Mehmet Okuyan - Kur’an Meal-Tefsir
26:189 Onu yalanlamışlar ve kendilerini o gölge gününün azabı yakalamıştı. Şüphesiz ki o, büyük bir günün azabıydı!
Edip Yüksel - Mesaj: Kuran Çevirisi
26:189 Onu yalanladılar ve sonuç olarak Sayvan Gününün cezası kendilerini yakaladı; müthiş bir günün cezasıydı.
Erhan Aktaş - Kerim Kur'an
26:189 Ne var ki onu yalanladılar. Bunun üzerine gölge gününün azabı onları yakaladı. Kuşkusuz o, büyük günün azabıydı.
Süleymaniye Vakfı - Süleymaniye Vakfı Meali
26:189 Onu yalancı yerine koydukları için o gölgeli günün azabı onları çarptı. O, korkunç bir günün azabıydı.
Ali Rıza Safa - Kur'an-ı Kerim Gerçek
26:189 Böylece, Onu yalanladılar. Sonunda, Gölgelik Gün'ün cezası onları yakaladı. Aslında, Büyük Gün'ün cezasıydı.
Mustafa İslamoğlu - Hayat Kitabı Kur’an
26:189 Neticede, onu işte böyle yalanladılar; bunun üzerine onları Gölge Günü'nün azabı yakalayıverdi; gerçekten de o pek korkunç bir günün azabıydı.
Yaşar Nuri Öztürk - Kur'an-ı Kerim Meali
26:189 Onu yalanladılar; bunun üzerine o gölgelik gününün azabı onları yakalayıverdi. O, gerçekten büyük bir günün azabıydı.
Ali Bulaç - Kur'an-ı Kerim ve Türkçe Anlamı
26:189 Sonunda onu yalanladılar, böylece onları o gölgelik gününün azabı yakaladı. Gerçekten o, büyük bir günün azabıydı.
Elmalılı (sadeleştirilmiş) -
26:189 Hülasa onu yalanladılar, kendilerini de o gölge gününün azabı yakalayıverdi. O cidden büyük bir günün azabı idi.
Muhammed Esed - Kur'an Mesajı
26:189 Böylece onu yalanlamış oldular; ve bu yüzden, (kopkoyu) gölgelerle kaplı bir günün azabı onları kıskıvrak yakaladı.

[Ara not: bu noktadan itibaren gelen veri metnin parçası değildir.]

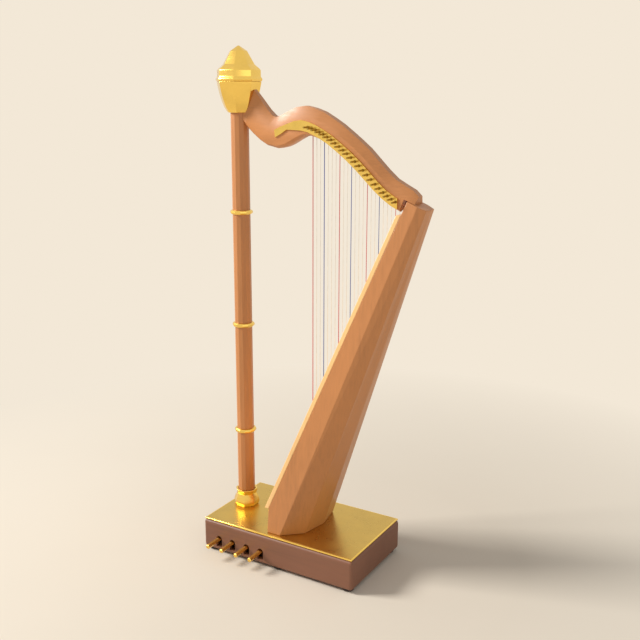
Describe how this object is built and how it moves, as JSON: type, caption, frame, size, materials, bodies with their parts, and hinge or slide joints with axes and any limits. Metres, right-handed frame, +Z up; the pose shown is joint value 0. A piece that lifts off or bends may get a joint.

Diyanet İşleri - Kur'an-ı Kerim Türkçe Meali
26:189 Onlar Şu'ayb'ı yalanladılar. Derken gölge gününün azabı onları yakaladı. Şüphesiz o, büyük bir günün azabı idi.
Elmalılı Hamdi Yazır - Kur'an-ı Kerim ve Yüce Meali
26:189 Hasılı onu tekzib ettiler, kendilerini de o zulle gününün azabı alıverdi ki o cidden büyük bir günün azabı idi
Süleyman Ateş - Kur'an-ı Kerim ve Yüce Meali
26:189 Onu yalanladılar, nihayet o gölge gününün azabı, kendilerini yakaladı. Gerçekten o, büyük bir günün azabı idi.
Gültekin Onan -
26:189 Sonunda onu yalanladılar, böylece onları o gölgelik gününün azabı yakaladı. Gerçekten o, büyük bir günün azabıydı.
Hasan Basri Çantay - Kur'an-ı Hakim ve Meal-i Kerim
26:189 Hulasa: Onu tekzib etdiler de kendilerini o gölge gününün azabı yakalayıverdi. Hakıykat bu, o günün büyük azabı idi.
İbni Kesir -
26:189 Onu da yalanladılar ve onları bulutlu bir günün azabı yakaladı. Doğrusu o, büyük bir günün azabı idi.
Şaban Piriş - Kur'an-ı Kerim Türkçe Anlamı
26:189 Onu yalanlamışlardı da, onları bulutlu bir günün azabı yakalamıştı. O, büyük günün azabı idi.
Suat Yıldırım - Kuran-ı Kerim ve Meali
26:189 Hasılı onu yalancı saydılar. Bunun üzerine o gölge gününün azabı onları bastırıverdi. Gerçekten o, müthiş bir günün azabı idi.
Ahmed Hulusi - Türkçe Kur'an Çözümü
26:189 Böylece Onu yalanladılar da bu yüzden o kararan günün şiddetli azabı onları yakaladı... Muhakkak ki o aziym bir sürecin azabı idi.